De acordo com o estipulado nos arts. 1º e 5º daquele decr.-lei e 3º e 4º do seu estatuto, compete-lhe basicamente:
a) Assegurar a construção de novas estradas, pontes e túneis planeados pelo Instituto de Estradas de Portugal (IEP) e a execução de trabalhos de grande reparação ou reformulação do traçado ou características de pontes e estradas existentes que lhe forem cometidos;
b) Promover a realização dos projectos de empreendimentos rodoviários que forem necessários ao exercício das suas atribuições:
c) Assegurar a fiscalização, acompanhamento e assistência técnica nas fases de execução de empreendimentos rodoviários;
d) Promover a expropriação dos imóveis e direitos indispensáveis à execução de empreendimentos rodoviários da sua responsabilidade;
e) Zelar pela qualidade técnica e económica dos empreendimentos rodoviários em todas as suas fases de execução:
f) Assegurar a participação em colaboração relativamente a outras instituições nacionais e internacionais que prossigam finalidades no âmbito da construção de empreendimentos rodoviários.

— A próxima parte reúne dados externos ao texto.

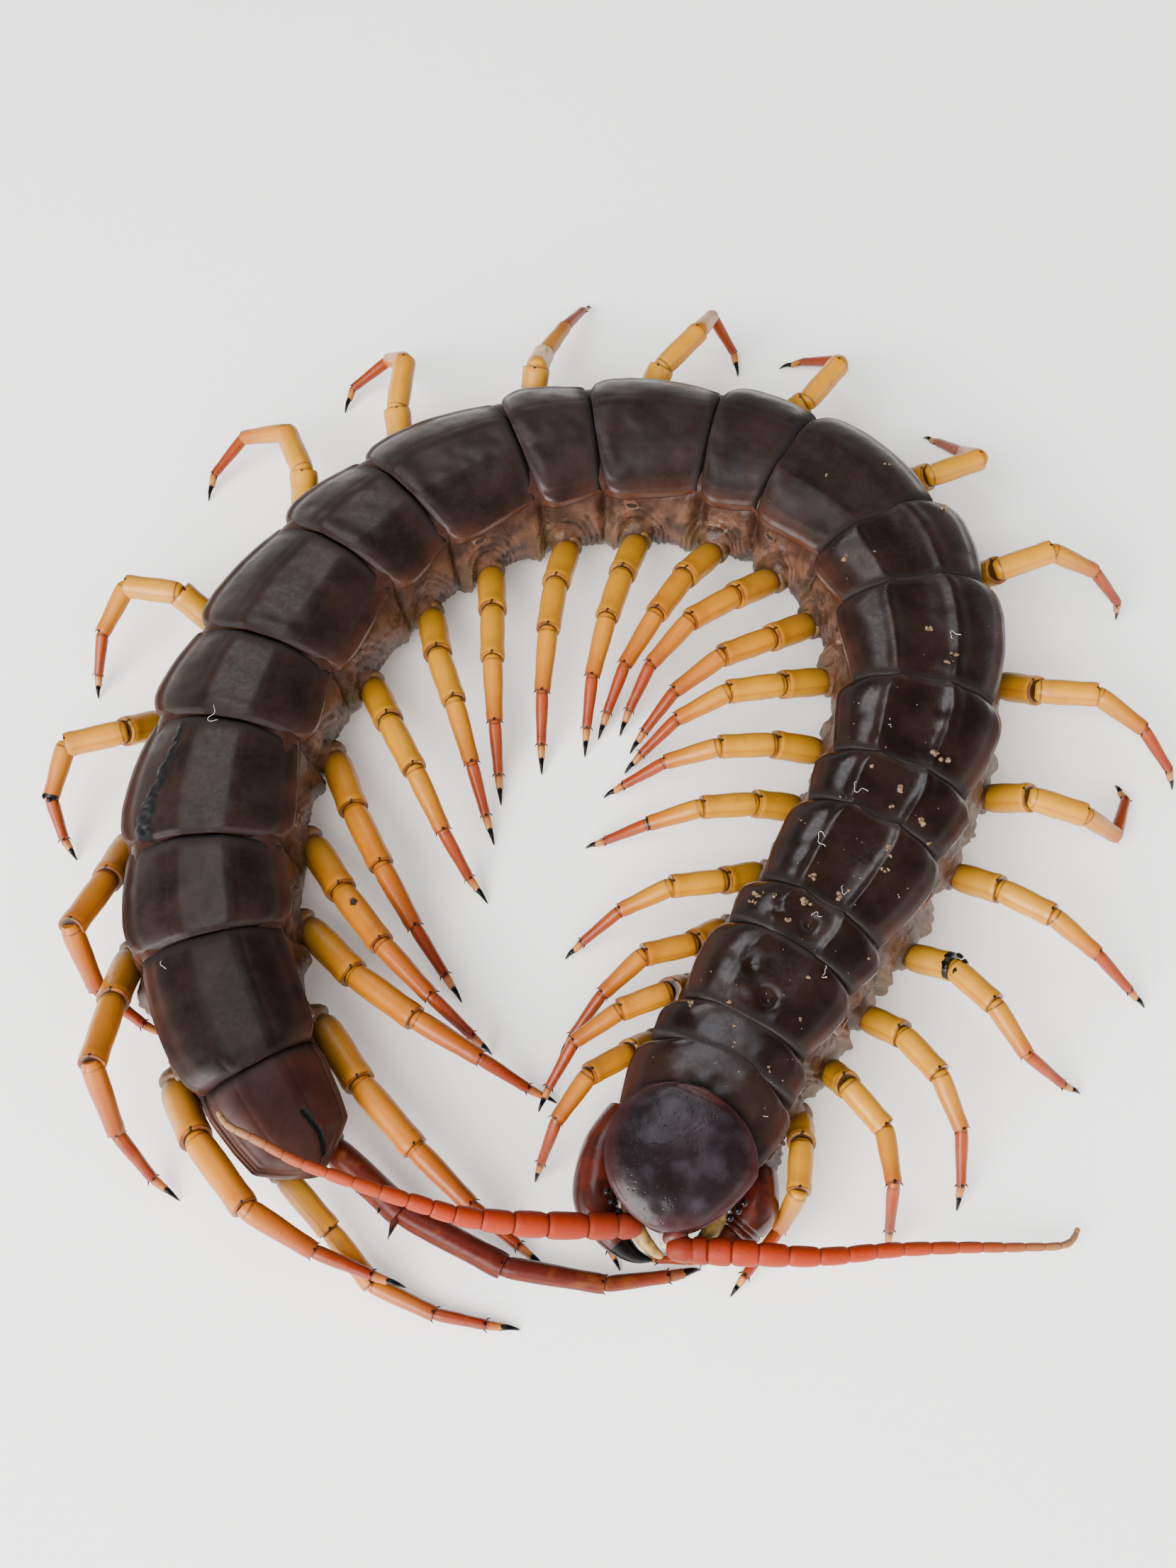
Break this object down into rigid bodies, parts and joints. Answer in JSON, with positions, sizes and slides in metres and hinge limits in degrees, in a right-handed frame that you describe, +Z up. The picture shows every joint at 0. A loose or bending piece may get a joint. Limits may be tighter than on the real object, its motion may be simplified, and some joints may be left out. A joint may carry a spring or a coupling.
{
  "type": "giant centipede",
  "caption": "Life-size giant centipede lying in a horseshoe curve, with overlapping dark back plates, jointed ochre legs, hooked poison claws and long beaded feelers.",
  "frame": {"origin": "middle of the bounding box, on the floor the belly and feet rest on", "axes": "+Z up off the floor; the animal curls like a horseshoe that is open towards -Y, with its head at the -Y, +X end and its tail at the -Y, -X end"},
  "size_m": [0.1004, 0.1102, 0.0125],
  "materials": {
    "dark_chitin": "dark brown horn, satin",
    "head_chitin": "dark purple-brown horn, satin",
    "leg_chitin": "ochre horn, satin",
    "hind_leg_chitin": "dark red horn, satin",
    "antenna_chitin": "orange-red horn with fine hair",
    "forcipule_chitin": "dark red-brown horn, glossy"
  },
  "bodies": {
    "root": {"trunk_1": "dark_chitin", "trunk_2": "dark_chitin", "trunk_3": "dark_chitin", "trunk_4": "dark_chitin", "trunk_5": "dark_chitin", "trunk_6": "dark_chitin", "trunk_7": "dark_chitin", "leg_l_01": "leg_chitin", "leg_r_01": "leg_chitin", "leg_l_02": "leg_chitin", "leg_r_02": "leg_chitin", "leg_l_03": "leg_chitin", "leg_r_03": "leg_chitin", "leg_l_04": "leg_chitin", "leg_r_04": "leg_chitin", "leg_l_05": "leg_chitin", "leg_r_05": "leg_chitin", "leg_l_06": "leg_chitin", "leg_r_06": "leg_chitin", "leg_l_07": "leg_chitin", "leg_r_07": "leg_chitin", "leg_l_08": "leg_chitin", "leg_r_08": "leg_chitin", "leg_l_09": "leg_chitin", "leg_r_09": "leg_chitin", "leg_l_10": "leg_chitin", "leg_r_10": "leg_chitin", "leg_l_11": "leg_chitin", "leg_r_11": "leg_chitin", "leg_l_12": "leg_chitin", "leg_r_12": "leg_chitin", "leg_l_13": "leg_chitin", "leg_r_13": "leg_chitin", "leg_l_14": "leg_chitin", "leg_r_14": "leg_chitin", "leg_l_15": "leg_chitin", "leg_r_15": "leg_chitin", "leg_l_16": "leg_chitin", "leg_r_16": "leg_chitin", "leg_l_17": "leg_chitin", "leg_r_17": "leg_chitin", "leg_l_18": "leg_chitin", "leg_r_18": "leg_chitin", "leg_l_19": "leg_chitin", "leg_r_19": "leg_chitin", "leg_l_20": "leg_chitin", "leg_r_20": "leg_chitin", "leg_l_21": "leg_chitin", "leg_r_21": "hind_leg_chitin", "head": "head_chitin", "forcipular_segment": "forcipule_chitin", "forcipule_l": "forcipule_chitin", "forcipule_r": "forcipule_chitin", "antenna_l": "antenna_chitin", "antenna_r": "antenna_chitin"}
  },
  "joints": []
}
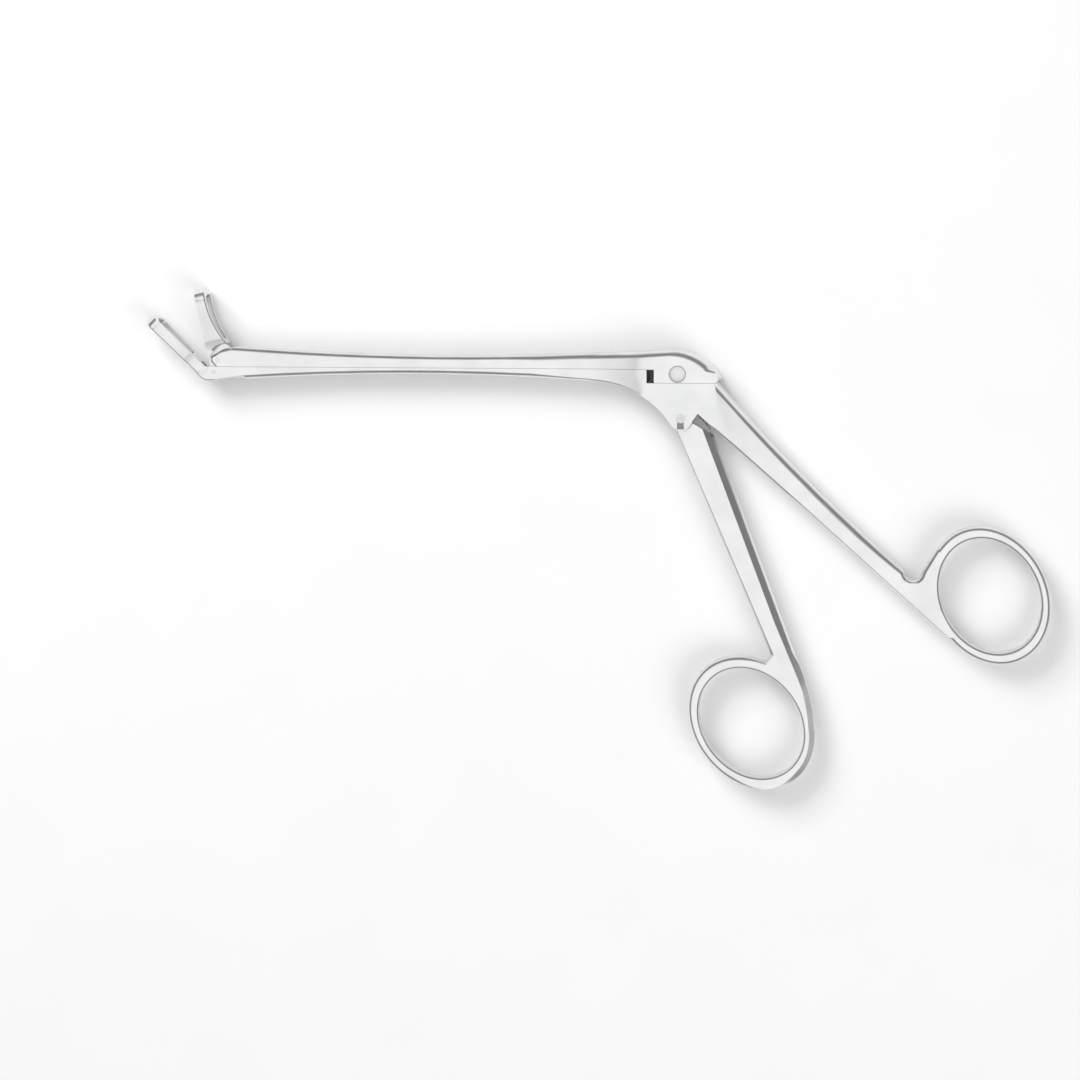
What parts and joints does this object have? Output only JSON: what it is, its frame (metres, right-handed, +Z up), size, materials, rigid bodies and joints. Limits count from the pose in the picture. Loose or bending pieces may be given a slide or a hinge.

A construção e a manutenção das vias rodoviárias constitui, pois, matéria que se inscreve nas finalidades públicas da Administração, prosseguidas, nos termos legais apontados, pelo presente instituto público.
Ora, como a conduta ilícita que os autores atribuem a esta entidade – falta ou deficientes fiscalização e acompanhamento da execução da obra – de que teriam resultado os alegados danos decorreu, segundo a sua descrição, no âmbito daquelas atribuições funcionais, forçoso é qualificá-la como de gestão pública no sentido atrás indicado.
E não se argumente, em sentido contrário com o disposto no nº2 do art.1º do supra-citado diploma legal que submete este instituto público, a título subsidiário, ao regime (de direito privado) das empresas públicas. Pois tal regime, como esse preceito expressamente determina, em nada contende com as atribuições públicas que lhe estão legalmente confiadas.
Aliás, em sentido idêntico se pronunciou este Tribunal de Conflitos em casos análogos (cfr. os acs. de 4.03.04 e de 18.11.04 proferidos respectivamente nos procs. nºs 10/03 e 25/03)
Bem andou, pois, o Tribunal da Relação de Guimarães ao seguir esta linha de raciocínio declarando, consequentemente, a incompetência dos tribunais judiciais, em razão da matéria, para conhecer da questão.
Pelo que se acorda em negar provimento ao recurso e declarar competentes os tribunais administrativos para conhecer da presente acção.
Sem custas.
Lisboa, 2 de Fevereiro de 2005. – Azevedo Moreira – (relator) – Nuno Pedro de Melo e Vasconcelos Cameira – Edmundo Moscoso – António Alberto Moreira Alves Velho – António Samagaio – Camilo Moreira Camilo.